What's good for your Heart and your Teeth?

In the month of February, many of us think of Valentine's Day, a day that started as a feast day for St. Valentine, the patron saint of love and affection. It changed when Chaucer decided to make it more poetic and romantic and encouraged it to be a day of expressing one's love.

We think of the heart, of course as the romantic center of our existence, but we also know that it is what keeps us as humans healthy and alive. So, we know that it's important to maintain good health through exercise, eating healthy and getting an appropriate amount of rest. But, did you know that many of the foods that are recommended for a healthy heart are also recommended for healthy teeth? It's like getting a 2 for 1 deal, more bang for your buck, just plain smart!

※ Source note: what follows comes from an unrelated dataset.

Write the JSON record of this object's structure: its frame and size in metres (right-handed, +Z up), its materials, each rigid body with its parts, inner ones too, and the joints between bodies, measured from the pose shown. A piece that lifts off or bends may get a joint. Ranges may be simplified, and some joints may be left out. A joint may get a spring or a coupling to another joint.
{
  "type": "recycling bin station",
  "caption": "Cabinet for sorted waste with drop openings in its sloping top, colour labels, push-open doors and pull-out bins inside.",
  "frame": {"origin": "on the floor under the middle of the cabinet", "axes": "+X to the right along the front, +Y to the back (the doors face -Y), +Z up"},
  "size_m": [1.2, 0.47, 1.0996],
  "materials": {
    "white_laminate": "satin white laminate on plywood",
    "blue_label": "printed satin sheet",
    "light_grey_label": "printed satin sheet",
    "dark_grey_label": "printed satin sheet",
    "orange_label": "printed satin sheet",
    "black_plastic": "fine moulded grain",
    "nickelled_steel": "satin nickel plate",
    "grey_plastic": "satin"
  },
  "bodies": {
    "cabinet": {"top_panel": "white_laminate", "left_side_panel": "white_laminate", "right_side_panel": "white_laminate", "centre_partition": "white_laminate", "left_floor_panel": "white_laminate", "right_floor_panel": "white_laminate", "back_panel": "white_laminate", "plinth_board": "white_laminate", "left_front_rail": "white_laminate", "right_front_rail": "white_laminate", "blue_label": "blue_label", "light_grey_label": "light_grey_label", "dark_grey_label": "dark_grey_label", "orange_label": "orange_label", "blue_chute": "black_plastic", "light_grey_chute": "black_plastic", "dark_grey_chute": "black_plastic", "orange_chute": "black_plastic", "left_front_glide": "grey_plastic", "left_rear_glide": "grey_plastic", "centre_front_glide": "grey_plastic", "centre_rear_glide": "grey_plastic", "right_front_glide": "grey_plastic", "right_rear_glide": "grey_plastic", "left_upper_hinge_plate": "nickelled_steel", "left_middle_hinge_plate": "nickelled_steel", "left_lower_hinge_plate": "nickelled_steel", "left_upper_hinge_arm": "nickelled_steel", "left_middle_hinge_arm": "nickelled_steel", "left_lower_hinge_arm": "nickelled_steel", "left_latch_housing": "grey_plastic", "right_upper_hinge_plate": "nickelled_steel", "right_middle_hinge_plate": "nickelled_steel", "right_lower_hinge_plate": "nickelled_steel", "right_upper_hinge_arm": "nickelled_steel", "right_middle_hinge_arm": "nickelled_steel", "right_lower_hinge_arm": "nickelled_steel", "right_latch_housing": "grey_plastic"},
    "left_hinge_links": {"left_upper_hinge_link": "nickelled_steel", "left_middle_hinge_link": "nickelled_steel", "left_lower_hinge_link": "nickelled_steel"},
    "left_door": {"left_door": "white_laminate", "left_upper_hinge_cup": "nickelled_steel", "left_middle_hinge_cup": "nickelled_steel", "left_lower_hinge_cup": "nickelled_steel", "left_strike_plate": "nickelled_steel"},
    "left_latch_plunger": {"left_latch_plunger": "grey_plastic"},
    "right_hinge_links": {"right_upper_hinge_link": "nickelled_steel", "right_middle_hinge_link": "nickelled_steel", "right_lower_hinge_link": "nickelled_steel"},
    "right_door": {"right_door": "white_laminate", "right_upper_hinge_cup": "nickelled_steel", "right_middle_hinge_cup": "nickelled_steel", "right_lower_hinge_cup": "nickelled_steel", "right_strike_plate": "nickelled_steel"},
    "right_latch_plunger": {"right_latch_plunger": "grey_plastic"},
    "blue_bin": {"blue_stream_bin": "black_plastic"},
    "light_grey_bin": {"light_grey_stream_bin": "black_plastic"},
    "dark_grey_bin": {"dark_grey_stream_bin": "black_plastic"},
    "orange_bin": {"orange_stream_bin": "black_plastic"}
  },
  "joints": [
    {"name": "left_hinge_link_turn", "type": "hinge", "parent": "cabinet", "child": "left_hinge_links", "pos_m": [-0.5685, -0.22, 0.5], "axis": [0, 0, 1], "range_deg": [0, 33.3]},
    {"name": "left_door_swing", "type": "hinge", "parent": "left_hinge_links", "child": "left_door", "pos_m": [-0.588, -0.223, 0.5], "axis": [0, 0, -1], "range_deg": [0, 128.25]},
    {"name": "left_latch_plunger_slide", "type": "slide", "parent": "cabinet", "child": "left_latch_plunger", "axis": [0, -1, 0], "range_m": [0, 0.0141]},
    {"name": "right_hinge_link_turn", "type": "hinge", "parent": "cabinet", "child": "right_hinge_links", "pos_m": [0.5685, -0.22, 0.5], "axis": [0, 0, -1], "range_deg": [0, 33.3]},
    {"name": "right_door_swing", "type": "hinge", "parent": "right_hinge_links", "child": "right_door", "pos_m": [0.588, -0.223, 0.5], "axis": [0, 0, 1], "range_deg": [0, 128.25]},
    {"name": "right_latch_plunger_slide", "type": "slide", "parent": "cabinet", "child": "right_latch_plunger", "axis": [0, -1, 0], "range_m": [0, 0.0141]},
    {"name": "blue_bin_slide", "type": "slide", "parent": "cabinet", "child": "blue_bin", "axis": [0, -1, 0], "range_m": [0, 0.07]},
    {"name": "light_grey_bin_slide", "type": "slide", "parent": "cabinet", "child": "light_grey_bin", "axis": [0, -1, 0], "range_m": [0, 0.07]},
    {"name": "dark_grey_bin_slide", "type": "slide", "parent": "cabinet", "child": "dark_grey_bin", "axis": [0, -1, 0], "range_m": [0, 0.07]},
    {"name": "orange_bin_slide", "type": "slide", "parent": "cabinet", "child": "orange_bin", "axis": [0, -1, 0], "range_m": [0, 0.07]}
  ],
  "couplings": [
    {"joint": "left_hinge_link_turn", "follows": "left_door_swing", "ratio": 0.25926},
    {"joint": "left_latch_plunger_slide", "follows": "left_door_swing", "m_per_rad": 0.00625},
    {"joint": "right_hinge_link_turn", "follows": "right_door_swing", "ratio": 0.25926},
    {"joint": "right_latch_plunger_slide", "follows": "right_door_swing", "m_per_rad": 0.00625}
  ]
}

Although this romantic, candy filled, Hallmark card exchange holiday is what we typically think of in the month of February, this month also boasts National Children's Dental Health Month. A month to bring awareness, educate and promote healthy oral habits that will last a lifetime. It's even more exciting to know that through eating certain foods, you are not only promoting good oral health, but you are also helping their hearts.

The American Dental Association has sponsored this program every February for the last 63 years. The goal is to prevent tooth decay, the most common chronic disease in children. By practicing good oral hygiene like brushing with a fluoride toothpaste (when age appropriate) after meals or at least two times a day and flossing if the teeth are touching, are two common ways to maintain a healthy mouth. It is also important to visit the dentist twice a year to get a full evaluation by Dr. Culp, a professional cleaning, a fluoride treatment and decay detecting x-rays as needed.

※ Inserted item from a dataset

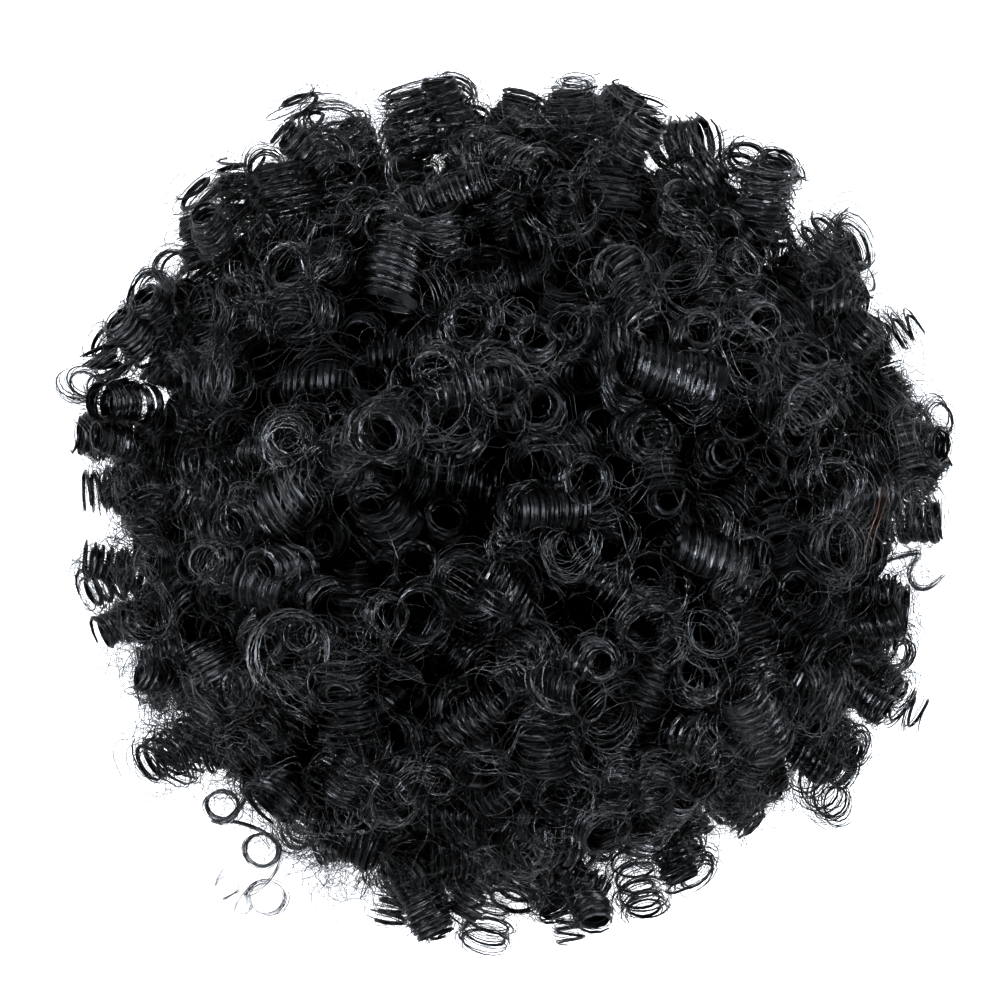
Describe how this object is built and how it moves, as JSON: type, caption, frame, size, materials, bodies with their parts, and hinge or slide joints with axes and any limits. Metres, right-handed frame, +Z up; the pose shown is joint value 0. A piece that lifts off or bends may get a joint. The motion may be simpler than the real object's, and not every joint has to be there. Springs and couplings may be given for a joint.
{
  "type": "afro bun hairpiece",
  "caption": "Rounded dome of tight black ringlets on a stretch cap, with an elastic band and combs at its opening, that slips over a hair bun.",
  "frame": {"origin": "middle of the opening, on the plane that the hairpiece rests on", "axes": "+Z up through the crown of the puff, -Y towards the front comb, +X to the right seen from the front"},
  "size_m": [0.2467, 0.2446, 0.1352],
  "materials": {
    "curls": "black synthetic hair fibre with a soft sheen",
    "cap_net": "matt black stretch net",
    "elastic": "matt black ribbed elastic",
    "comb": "black plastic, slightly glossy"
  },
  "bodies": {
    "root": {"curls": "curls", "cap": "cap_net", "rim_band": "elastic", "comb_front": "comb", "comb_back": "comb"}
  },
  "joints": []
}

In addition, following a diet that includes certain foods adds to the prevention of tooth decay but also promotes a healthy heart. These foods include nuts, fresh fruit, vegetables, low fat or fat free milk and yogurt. These foods are naturally low in cavity producing effects when eaten in a balanced diet, and in addition, contain various properties to benefit our heart as well. Foods like these are great substitutes for crackers, gummies, chips and pretzels, which are seemingly innocent, but have a high percentage of starches. Starches are nothing more than two sugars held with a bond that is broken by an enzyme in your saliva. In just a few minutes after eating pretzels for example, the starches are broken down into their base sugars and acid production follows shortly after. This is the basis by which we can get cavities. Starches such as these are also bad for your heart but they have no nutritional value. That is why it’s better to eat a pear instead of a lollipop or nuts instead of crackers.

In celebrating the month of February, recognizing teeth and hearts, let’s begin by giving our kids’ snacks like celery, pears and low-fat or fat free milk instead of some of the other foods that can contribute to cavities. If you’d like to give them some candy for Valentine’s Day, have them eat it right after a meal, when saliva production is up, and encourage them to wash it down with some water or better yet, brush right after! You can put them to bed with their written Valentine’s cards and know that you have helped their teeth and heart stay healthy. What a great way to begin a healthy change that can last them a lifetime!